Hingga kini, diakui cukai tembakau berkontribusi cukup signifikan terhadap penerimaan negara. Nilainya mencapai 10 persen secara tren dari tahun ke tahun.
Produsen Rokok Asing Diminta Bayar Cukai Tinggi
Sekjen Transparansi International Indonesia (TII) Danang Widoyoko meminta Komisi Pemberantasan Korupsi (KPK) memberikan masukan terhadap kebijakan cukai rokok karena terkait penyelamatan potensi keuangan negara.
Hal ini disampaikan terkait upaya pabrikan besar asing yang memanfaatkan celah struktur tarif cukai yang kompleks sehingga bisa tetap membayar cukai rokok murah
“Perlu ada komunikasi yang sangat erat antara KPK atau pihak yang berwenang dan pembuat kebijakan agar kebijakan cukai rokok di masa mendatang sehingga bisa meminimalisasi kerugian negara dan mencegah perusahaan besar asing membayar cukai murah” jelas Danang pada diskusi virtual dengan tema ““Kebijakan Cukai di Tengah Optimalisasi Penerimaan Negara, Pengendalian Konsumsi dan RPJMN 2020-2024” pada Rabu, 8 Juli 2020.
Meski Kementerian Keuangan telah menetapkan penyederhanaan struktur cukai hasil tembakau sebagai salah satu bagian strategi reformasi fiskal yang tercermin pada PMK 77/2020 tentang Rencana Strategis Kementerian Keuangan Tahun 2020 – 2024, namun kebijakan ini perlu dikawal sehingga potensi kerugian negara dapat diminimalisir dan penerimaan negara dapat dioptimalkan.
“Karena cukai rokok berdampak pada kepentingan industri, kebijakan yang diambil pemerintah pada akhirnya akan menjadi subjek untuk negosiasi, kompromi atau perlawanan,” ujar Danang.

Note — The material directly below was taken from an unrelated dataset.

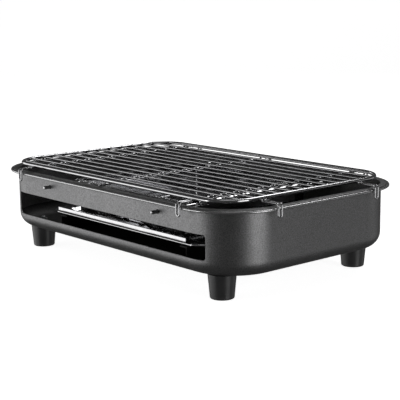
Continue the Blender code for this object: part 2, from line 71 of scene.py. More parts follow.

Danang menjelaskan, struktur tarif yang diterapkan saat ini melalui PMK 152/2019 tentang Tarif Cukai Hasil Tembakau membuka peluang dan memberikan insentif bagi perusahaan besar dan multinasional untuk membayar cukai lebih rendah yang pada akhirnya berpotensi merugikan negara dalam jumlah besar.
Dengan menyederhanakan struktur tarif cukai rokok, pemerintah memproyeksi akan mendapatkan tambahan pemasukan dari cukai rokok karena perusahaan rokok besar multinasional yang saat ini membayar cukai rendah akan diwajibkan membayar tarif cukai paling tinggi berdasarkan total jumlah produksi domestik rokok mesin (Sigaret Kretek Mesin/SKM dan Sigaret Putih Mesin /SPM) perusahaan tersebut.
Sementara perusahaan kecil akan tetap membayar tarif cukai rendah selama perusahaan tersebut tidak melewati batasan produksi tersebut secara keseluruhan.
“Selama ini pabrikan besar asing membayar tarif cukai yang lebih murah karena memproduksi rokok jenis tertentu dibawah 3 miliar per batang pertahunnya, meskipun total produksi rokok SKM dan SPM nya telah lebih dari 3 miliar batang per tahun,” jelas Danang.